In March, Paula accepted a special assignment from the Freedom Writer to report on the Council for National Policy's secret meeting at the Buena Vista Palace in Orlando. While it was impossible for her to gain admittance to the closed-door sessions, she was nevertheless able to collect plenty of valuable information.
Unsuspecting CNP members talked openly with one another in the public areas of the luxury hotel. Scribbling furiously, Paula jotted down many conversations verbatim. One brief conversation underscored her belief that the Christian Coalition conducts partisan political activities.
Just outside of the main conference room, someone introduced Ralph Reed to Ray Clatworthy. Clatworthy, a Republican, is a candidate for the U.S. Senate, running against Joe Biden of Delaware.

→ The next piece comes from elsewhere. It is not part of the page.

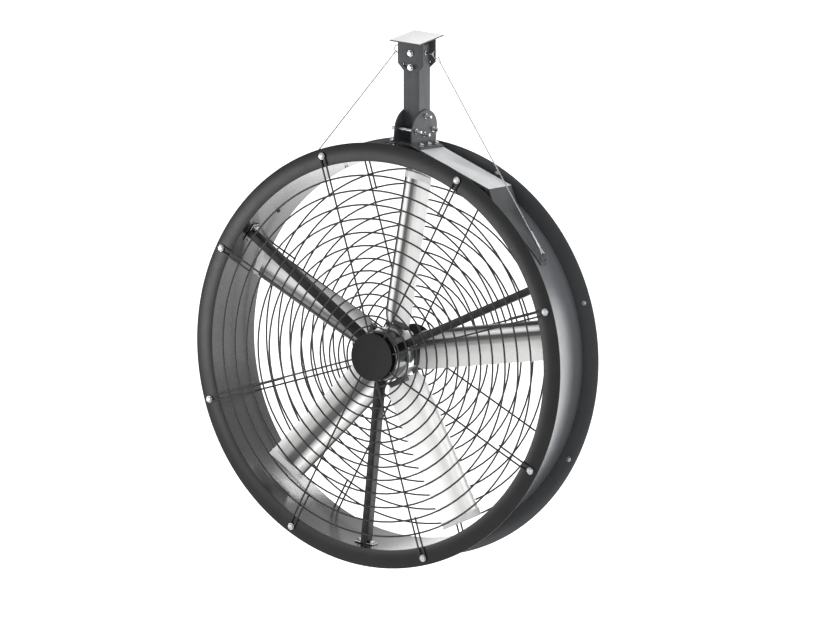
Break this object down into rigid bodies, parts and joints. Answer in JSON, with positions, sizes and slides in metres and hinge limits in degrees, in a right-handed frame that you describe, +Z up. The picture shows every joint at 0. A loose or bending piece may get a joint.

"I want you to meet Ray Clatworthy," an unidentified person said to Ralph Reed.
"Oh yes," Reed responded, "I know you met with Pat. We're looking forward to helping you."
Clatworthy remarked that he wanted the Christian Coalition and its Catholic Alliance to "make Biden look like a non-practicing Catholic."
"Let's try it," Reed stated. "I'll help you anyway I can."
Acknowledging the fact that activism can get pretty discouraging at times, Paula shared the secret that keeps her going. To prevent burnout, Paula feels it is important to strike a balance in c.c.watch and in her talks around the country. "I don't want to make my message too outrageous; I don't want to sound paranoid. I like to talk to people and groups; I just tell my story and tell what I see happening. I don't want to sound like a crazy anti-Robertson cult member."
"The best way to avoid discouragement is to have a life," Paula said. "I don't do this twenty-four hours a day. I could do it twenty-four hours a day, seven days a week, but to keep up my energy I need a balance."
Paula and Wendy and others have devoted a lot of time and money to launch c.c.watch and keep it going. "We've put a lot into this," she said. "We've accepted the challenge, and we're going to make a difference, and we're not going to let go."